_Exercise requirements:_ Go through the entries below and collect each line with the string "nodes" in it.

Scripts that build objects
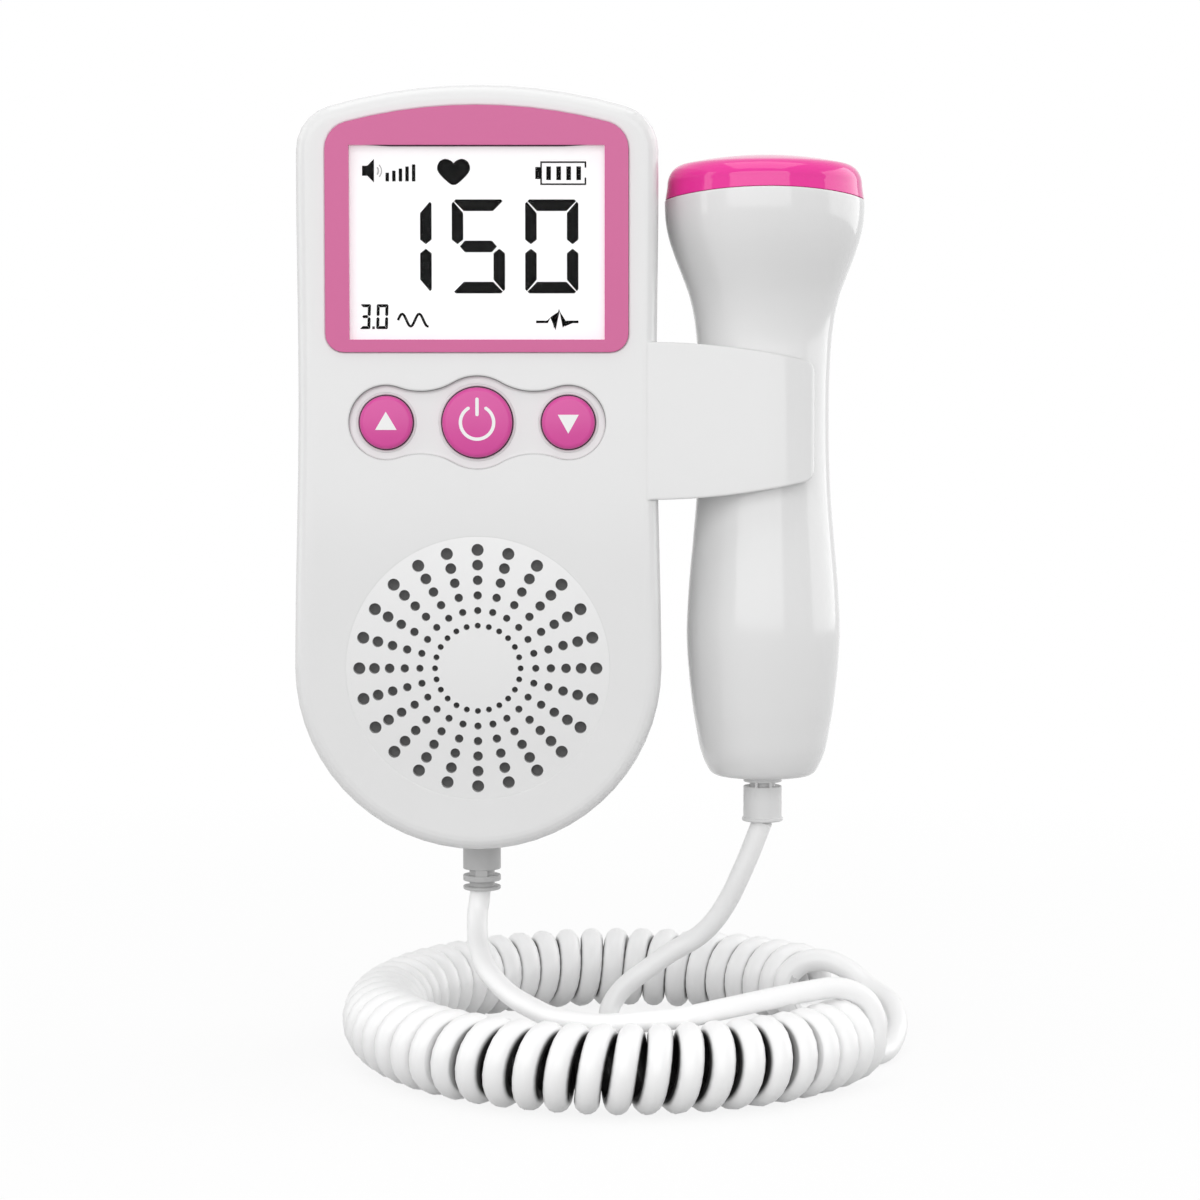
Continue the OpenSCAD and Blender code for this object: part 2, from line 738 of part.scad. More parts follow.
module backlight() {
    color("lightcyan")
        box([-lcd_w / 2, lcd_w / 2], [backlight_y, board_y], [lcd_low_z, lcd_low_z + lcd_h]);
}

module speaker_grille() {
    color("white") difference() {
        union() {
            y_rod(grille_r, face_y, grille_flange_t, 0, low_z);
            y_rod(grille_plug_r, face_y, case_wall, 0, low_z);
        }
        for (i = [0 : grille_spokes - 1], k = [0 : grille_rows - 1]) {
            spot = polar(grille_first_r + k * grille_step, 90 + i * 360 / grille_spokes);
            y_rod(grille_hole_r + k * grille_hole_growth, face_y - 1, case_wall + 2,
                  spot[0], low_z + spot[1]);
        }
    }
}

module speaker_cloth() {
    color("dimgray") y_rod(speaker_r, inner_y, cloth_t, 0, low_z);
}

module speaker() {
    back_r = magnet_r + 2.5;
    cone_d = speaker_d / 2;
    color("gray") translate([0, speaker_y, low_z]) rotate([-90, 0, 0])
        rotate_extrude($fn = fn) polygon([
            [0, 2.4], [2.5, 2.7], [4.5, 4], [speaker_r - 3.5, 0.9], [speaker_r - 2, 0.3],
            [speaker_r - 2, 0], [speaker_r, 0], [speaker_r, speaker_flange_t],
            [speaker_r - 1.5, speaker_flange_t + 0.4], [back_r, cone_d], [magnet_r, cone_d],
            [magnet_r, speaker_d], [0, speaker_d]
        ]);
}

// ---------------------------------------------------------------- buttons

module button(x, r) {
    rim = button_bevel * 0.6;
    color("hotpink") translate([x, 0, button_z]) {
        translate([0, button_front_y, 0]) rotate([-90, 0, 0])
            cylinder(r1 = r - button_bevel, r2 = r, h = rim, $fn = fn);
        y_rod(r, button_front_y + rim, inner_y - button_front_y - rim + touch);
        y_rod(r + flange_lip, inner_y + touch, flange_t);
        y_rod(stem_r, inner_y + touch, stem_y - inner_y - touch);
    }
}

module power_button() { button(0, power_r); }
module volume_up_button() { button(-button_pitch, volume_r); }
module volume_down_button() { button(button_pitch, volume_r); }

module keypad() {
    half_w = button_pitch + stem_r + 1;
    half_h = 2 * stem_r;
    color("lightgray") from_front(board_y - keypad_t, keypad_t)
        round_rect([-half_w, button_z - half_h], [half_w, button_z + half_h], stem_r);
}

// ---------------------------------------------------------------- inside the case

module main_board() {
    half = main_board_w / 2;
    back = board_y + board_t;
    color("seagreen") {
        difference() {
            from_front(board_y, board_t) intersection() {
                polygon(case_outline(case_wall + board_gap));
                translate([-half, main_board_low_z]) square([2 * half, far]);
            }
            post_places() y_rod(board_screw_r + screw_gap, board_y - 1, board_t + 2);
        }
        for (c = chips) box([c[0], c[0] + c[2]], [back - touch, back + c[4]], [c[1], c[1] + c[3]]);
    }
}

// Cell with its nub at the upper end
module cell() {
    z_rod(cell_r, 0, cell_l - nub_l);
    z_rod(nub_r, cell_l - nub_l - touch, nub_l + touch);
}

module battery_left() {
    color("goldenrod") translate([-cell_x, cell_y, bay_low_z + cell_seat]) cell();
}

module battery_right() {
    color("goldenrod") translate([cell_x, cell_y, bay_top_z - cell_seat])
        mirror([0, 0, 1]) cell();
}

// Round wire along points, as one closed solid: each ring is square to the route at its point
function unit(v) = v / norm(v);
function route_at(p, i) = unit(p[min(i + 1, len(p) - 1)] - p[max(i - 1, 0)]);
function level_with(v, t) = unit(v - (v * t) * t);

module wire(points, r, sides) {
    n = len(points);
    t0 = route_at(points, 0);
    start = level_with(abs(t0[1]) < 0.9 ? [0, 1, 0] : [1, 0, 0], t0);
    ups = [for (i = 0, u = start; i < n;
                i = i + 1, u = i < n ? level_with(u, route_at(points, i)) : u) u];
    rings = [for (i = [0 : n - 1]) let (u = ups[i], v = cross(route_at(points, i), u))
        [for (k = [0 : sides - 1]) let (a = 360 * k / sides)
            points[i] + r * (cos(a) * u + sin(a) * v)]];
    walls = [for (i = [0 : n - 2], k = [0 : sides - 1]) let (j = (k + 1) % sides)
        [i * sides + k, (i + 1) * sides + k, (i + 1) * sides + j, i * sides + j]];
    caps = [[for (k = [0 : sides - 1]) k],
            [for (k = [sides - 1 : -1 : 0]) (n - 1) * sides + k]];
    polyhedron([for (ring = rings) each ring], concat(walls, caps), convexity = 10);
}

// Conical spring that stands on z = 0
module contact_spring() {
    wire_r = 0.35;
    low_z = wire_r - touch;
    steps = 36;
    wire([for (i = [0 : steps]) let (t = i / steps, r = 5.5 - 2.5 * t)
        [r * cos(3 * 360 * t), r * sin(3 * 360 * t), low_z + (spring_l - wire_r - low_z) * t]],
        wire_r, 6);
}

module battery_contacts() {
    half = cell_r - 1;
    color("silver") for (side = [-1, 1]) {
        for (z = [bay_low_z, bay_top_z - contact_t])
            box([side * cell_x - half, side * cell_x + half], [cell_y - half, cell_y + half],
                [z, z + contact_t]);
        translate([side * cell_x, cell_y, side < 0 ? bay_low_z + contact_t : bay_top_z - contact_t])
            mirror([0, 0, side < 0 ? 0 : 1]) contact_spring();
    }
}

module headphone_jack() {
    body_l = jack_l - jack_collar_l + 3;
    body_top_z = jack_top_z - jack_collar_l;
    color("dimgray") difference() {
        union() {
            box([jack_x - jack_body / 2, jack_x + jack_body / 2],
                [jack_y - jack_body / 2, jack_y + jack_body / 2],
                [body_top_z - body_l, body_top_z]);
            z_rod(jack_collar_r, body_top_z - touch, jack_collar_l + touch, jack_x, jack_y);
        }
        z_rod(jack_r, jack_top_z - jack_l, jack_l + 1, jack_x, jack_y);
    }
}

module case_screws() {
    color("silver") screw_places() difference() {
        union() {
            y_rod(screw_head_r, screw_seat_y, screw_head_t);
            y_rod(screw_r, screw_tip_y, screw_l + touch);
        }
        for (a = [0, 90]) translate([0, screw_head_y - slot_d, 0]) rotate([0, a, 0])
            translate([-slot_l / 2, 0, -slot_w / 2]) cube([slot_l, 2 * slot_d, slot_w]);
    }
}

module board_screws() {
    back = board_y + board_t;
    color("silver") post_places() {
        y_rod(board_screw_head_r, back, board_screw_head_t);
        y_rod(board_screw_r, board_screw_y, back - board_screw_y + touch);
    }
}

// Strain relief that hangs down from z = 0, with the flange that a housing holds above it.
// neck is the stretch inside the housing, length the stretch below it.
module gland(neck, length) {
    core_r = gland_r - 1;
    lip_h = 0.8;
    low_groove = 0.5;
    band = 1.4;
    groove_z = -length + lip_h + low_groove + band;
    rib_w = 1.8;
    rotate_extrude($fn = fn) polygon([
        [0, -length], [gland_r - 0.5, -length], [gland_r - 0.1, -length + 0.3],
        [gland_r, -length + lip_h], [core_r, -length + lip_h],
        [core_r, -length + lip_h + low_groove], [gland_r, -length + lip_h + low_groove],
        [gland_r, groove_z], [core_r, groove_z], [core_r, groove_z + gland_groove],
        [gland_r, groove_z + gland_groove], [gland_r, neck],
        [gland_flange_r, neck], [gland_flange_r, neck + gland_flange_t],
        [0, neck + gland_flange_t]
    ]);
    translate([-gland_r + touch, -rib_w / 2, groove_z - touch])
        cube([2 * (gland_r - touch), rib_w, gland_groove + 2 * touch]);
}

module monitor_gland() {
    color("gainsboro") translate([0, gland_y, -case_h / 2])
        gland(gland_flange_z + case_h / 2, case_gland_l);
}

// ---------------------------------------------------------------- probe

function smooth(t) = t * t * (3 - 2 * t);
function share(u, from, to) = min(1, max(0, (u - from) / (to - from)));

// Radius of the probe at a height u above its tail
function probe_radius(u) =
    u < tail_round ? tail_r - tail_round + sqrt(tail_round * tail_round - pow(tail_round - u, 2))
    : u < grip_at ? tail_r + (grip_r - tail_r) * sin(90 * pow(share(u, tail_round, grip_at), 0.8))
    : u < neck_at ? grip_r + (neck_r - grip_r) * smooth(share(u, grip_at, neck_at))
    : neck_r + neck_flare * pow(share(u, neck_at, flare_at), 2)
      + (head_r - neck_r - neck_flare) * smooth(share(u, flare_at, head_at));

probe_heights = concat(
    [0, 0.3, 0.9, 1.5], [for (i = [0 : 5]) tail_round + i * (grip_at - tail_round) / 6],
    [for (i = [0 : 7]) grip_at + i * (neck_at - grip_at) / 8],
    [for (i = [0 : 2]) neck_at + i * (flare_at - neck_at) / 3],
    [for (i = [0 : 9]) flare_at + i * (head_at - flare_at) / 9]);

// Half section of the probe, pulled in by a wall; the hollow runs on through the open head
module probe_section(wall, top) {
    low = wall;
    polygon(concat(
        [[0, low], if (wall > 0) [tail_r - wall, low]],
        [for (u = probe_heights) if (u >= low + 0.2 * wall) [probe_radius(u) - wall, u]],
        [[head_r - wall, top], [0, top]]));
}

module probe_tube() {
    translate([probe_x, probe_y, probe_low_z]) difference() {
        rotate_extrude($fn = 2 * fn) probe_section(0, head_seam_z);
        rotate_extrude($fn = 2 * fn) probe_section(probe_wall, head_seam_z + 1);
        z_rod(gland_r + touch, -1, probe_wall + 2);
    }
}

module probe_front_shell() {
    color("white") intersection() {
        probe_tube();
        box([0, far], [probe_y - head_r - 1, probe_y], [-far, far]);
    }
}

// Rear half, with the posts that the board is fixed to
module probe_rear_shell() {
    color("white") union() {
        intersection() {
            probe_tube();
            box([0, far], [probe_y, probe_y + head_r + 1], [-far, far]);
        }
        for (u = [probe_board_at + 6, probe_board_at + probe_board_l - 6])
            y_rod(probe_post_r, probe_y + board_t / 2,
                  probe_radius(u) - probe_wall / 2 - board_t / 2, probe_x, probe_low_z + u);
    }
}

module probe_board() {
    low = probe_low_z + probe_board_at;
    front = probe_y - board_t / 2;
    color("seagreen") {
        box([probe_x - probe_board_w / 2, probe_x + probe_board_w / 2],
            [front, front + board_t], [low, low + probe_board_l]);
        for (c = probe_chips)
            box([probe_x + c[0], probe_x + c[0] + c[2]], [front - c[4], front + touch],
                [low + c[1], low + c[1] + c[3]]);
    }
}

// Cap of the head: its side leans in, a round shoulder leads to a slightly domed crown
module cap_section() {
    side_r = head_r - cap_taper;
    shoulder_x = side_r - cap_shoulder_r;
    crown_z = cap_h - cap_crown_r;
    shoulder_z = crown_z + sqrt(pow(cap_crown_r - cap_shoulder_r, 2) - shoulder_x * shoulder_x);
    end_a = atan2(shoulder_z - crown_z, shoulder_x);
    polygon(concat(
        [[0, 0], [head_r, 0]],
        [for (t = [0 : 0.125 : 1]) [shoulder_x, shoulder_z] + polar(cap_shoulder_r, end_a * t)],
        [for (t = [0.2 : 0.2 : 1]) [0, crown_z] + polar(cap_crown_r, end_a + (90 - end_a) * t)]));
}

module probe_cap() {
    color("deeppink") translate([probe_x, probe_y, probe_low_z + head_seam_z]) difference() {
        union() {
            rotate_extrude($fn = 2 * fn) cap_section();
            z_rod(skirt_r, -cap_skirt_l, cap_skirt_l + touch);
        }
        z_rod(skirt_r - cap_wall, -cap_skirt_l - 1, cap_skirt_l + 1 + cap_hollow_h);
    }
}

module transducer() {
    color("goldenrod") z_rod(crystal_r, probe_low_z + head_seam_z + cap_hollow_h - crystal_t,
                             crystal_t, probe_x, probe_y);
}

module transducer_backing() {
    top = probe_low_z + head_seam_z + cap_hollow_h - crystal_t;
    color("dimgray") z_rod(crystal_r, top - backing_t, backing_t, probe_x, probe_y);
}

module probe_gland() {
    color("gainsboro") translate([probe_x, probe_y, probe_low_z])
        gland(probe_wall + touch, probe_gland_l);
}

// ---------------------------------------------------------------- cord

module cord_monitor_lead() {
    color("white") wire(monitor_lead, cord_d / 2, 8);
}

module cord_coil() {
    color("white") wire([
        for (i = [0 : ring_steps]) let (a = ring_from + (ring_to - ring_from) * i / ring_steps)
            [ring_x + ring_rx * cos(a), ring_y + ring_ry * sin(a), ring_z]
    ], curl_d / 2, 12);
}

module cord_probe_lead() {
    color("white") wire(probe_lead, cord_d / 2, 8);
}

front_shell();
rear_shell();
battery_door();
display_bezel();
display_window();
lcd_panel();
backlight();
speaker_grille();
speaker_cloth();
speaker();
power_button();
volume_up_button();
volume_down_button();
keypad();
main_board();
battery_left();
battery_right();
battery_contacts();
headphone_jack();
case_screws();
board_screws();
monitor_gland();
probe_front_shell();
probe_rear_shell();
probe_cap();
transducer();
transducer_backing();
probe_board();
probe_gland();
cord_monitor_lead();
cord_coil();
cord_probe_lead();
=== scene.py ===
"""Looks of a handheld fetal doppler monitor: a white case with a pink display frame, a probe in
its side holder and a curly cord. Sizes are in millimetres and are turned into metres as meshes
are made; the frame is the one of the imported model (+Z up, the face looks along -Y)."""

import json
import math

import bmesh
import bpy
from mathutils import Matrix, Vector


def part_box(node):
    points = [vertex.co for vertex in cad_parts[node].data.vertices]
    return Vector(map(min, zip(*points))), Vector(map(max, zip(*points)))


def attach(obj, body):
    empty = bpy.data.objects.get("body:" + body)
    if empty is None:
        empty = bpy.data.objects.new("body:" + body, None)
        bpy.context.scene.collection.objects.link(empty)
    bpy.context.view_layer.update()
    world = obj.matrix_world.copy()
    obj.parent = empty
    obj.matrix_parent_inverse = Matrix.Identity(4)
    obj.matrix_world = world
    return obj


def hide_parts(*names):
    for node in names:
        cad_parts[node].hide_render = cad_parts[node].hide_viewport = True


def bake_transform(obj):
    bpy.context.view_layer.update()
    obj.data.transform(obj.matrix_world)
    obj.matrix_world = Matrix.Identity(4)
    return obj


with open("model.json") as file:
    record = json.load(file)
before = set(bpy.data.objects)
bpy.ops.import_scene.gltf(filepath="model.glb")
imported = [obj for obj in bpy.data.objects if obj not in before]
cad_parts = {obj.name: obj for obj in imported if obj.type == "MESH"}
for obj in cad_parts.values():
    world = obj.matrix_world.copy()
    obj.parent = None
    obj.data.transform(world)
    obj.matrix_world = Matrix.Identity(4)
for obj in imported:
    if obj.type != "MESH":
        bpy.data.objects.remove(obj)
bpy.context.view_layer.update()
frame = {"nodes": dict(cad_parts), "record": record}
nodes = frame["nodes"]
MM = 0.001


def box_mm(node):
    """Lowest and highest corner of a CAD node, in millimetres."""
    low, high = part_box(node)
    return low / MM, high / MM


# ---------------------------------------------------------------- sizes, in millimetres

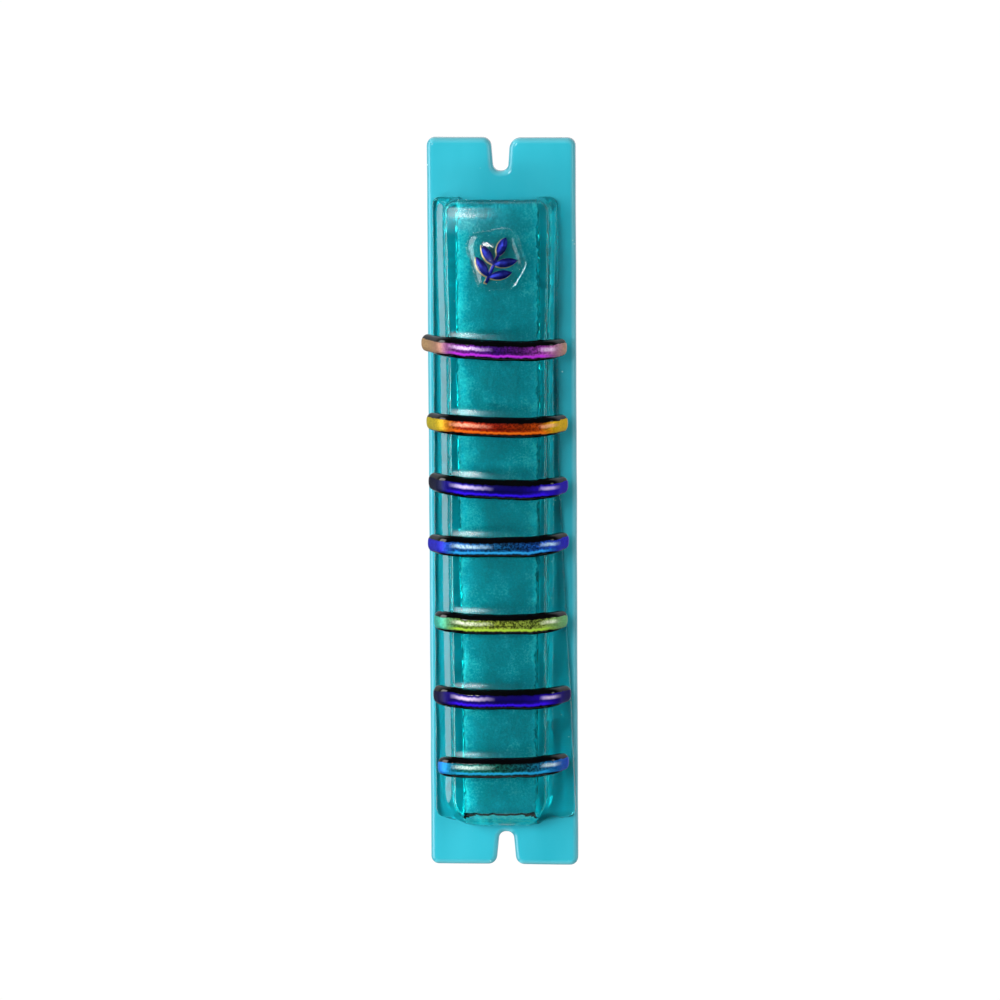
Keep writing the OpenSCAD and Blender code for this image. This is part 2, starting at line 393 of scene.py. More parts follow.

_Answer to this problem:_
frame = {"nodes": dict(cad_parts), "record": record}
nodes = frame["nodes"]